Stamping a “Jr.” on the end of a famous name almost instantly implies a lesser version, a sub-par rendering of an icon who could never possibly live up to the original name preceding it. It’s a somewhat egomaniacal thing to do, even more so in the case of entertainers. For the average person, it allows their name to live on through their children. For an entertainer, and a famous one at that, it often sets an impossible standard to which the younger could never possibly hope to exceed (see: Frank Sinatra Jr).

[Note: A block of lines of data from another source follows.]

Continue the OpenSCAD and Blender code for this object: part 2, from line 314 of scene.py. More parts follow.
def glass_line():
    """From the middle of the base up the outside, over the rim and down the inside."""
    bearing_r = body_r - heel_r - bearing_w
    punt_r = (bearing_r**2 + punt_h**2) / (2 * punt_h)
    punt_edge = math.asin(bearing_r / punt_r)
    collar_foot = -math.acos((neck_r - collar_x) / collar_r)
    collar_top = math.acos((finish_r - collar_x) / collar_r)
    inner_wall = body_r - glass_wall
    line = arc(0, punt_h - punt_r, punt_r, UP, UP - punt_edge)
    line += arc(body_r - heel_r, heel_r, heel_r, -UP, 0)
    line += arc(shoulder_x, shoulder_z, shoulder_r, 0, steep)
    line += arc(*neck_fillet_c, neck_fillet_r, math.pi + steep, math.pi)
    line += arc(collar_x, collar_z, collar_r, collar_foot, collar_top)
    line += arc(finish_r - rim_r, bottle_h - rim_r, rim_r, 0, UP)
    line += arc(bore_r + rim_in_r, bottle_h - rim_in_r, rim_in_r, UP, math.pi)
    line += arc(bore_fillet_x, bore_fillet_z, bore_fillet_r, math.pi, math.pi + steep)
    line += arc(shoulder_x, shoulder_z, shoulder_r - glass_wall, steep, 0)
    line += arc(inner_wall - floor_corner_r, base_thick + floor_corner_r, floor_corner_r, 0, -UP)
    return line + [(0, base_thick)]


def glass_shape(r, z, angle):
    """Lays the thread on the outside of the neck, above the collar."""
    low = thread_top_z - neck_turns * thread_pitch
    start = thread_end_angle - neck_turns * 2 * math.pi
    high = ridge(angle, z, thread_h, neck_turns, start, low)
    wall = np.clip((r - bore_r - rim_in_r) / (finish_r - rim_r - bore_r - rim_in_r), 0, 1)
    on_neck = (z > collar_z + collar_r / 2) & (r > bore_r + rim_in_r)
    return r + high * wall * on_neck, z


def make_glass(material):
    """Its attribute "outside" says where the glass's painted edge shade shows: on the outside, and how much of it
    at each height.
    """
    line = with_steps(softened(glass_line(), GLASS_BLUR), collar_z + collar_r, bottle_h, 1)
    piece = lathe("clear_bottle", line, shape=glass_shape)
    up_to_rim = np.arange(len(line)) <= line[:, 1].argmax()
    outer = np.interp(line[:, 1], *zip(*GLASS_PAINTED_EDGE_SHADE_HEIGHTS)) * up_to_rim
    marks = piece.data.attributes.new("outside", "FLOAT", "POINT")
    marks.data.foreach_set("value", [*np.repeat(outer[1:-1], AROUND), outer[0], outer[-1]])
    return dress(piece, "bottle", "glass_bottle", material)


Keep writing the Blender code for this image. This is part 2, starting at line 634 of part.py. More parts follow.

With his second album, Blow, Louis Prima Jr. seeks to replicate the sound and feel perfected by his more famous father in the 1950s. While things start off promisingly enough with the instrumental title track, featuring a wild lead from saxophonist Ted Schumacher, they quickly descend into a pale imitation of the work of Prima Sr. The band (here dubbed the Witnesses, also the name of his father’s band) is able enough and willing to take on a decent big band-style swing tune, but the album’s overall slick production and even slicker playing buffs the raw energy of the elder Prima’s most popular recordings to a glossy shine.
Beyond that, Prima Jr.’s singing voice often oddly resembles Louis Prima doing David Lee Roth doing Louis Prima circa Diamond Dave’s Crazy From The Heat. It’s rather jarring at times and, when the original Louis Prima does make an appearance on the album in a duet with his son (“That’s My Home”), he more than ably outshines the younger performer and leaves the listener wanting more of that wild-style for which he was famous. While the tunes are by no means weak (“Someday”, one of several showcases for Keely Smith stand-in Leslie Spencer, is a particularly fine bluesy number), they have the unmistakable feel of regional dinner theatre: a watered down distillation that, while pleasant and vaguely familiar, is no substitute for the original.